Hal-hal tabu hanya bagian dari angin lalu, bukan sesuatu yang bisa dipelajari sebagai tindakan yang tidak seharusnya dilakukan di dalam perusahaan. Saling menggoda, membuli, menaruh kasih sayang yang berlebihan, profesionalisme cuma saat dalam ruang meeting, atau saat kondisi genting saat seseorang ‘berulah’ dan berbuat kriminal. Larangan dan peraturan perusahaan hanyalah wacana.

Dulu, ibuku sering sekali mengharapkan aku dibayar lebih. Ia memintaku mencari tempat lain yang akan membayarku lebih. Tapi aku enggan. Aku menemukan banyak kesempatan di sini. Kemampuanku dan pengetahuanku berkembang, aku bisa belajar, aku dijanjikan masa depan. Bagaimanapun tidak ada satu alasan pun yang bisa kutemukan untuk meninggalkan tempat ini.

Namun seiring berjalannya waktu aku menyadari hal terbesar yang membuatku ingin berhenti justru datang dari orang-orang terdekatku. Orang yang setiap hari kuajak bicara dan berdiskusi. Orang yang sering membuatku bingung, sebab hari ini dia terlihat sangat bisa diandalkan, namun besoknya dia terlihat sangat menyebalkan. Dan ada banyak sekali hal-hal yang tidak sepantasnya dilakukan di sebuah perusahaan yang mereka lakukan entah sengaja atau tidak secara rutin. Nyaris setiap harinya. Bukan padaku secara langsung, namun cukup menganggu.

Dan akhirnya aku sakit juga. Jatuh di atas kasur meminum obat-obatan, mengetik satu pesan singkat mengatakan hari ini aku tidak bisa kerja.

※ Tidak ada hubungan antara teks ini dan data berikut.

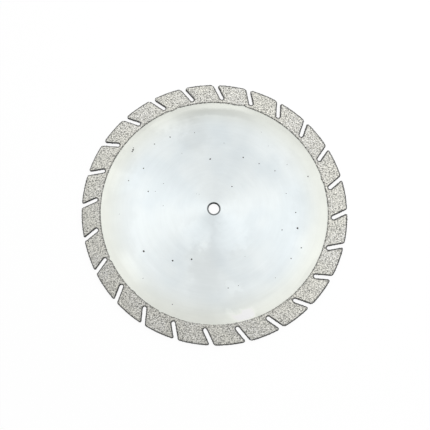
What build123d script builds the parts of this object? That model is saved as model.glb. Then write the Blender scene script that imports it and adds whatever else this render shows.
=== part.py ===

Aku juga heran, biasanya aku bisa bertahan. Sebotol vitamin dan sekaleng susu untuk pencegah, kini tidak mempan. Mentalku ditimpa oleh sikap buruk satu dua orang, sekali lagi tidak padaku secara langsung, namun cukup mengganggu.

Dan fakta seolah aku mendukung kesalahan mereka—atau berpura-pura tidak memedulikan apa yang mereka perbuat dan katakan, hanya membuatku sama seperti pegawai lainnya. Bungkam dan tidak mau mencari masalah. Padahal di dalam hatiku aku sudah bergejolak ingin membantah.

Tidak ada tindakan tegas di sini. Semuanya abu-abu. Dan dalam keabu-abuan itu juga aku merasa aman, sebab kinerjaku yang sering kali tertahan gangguan mentalku, sama sekali tidak terbaca mereka.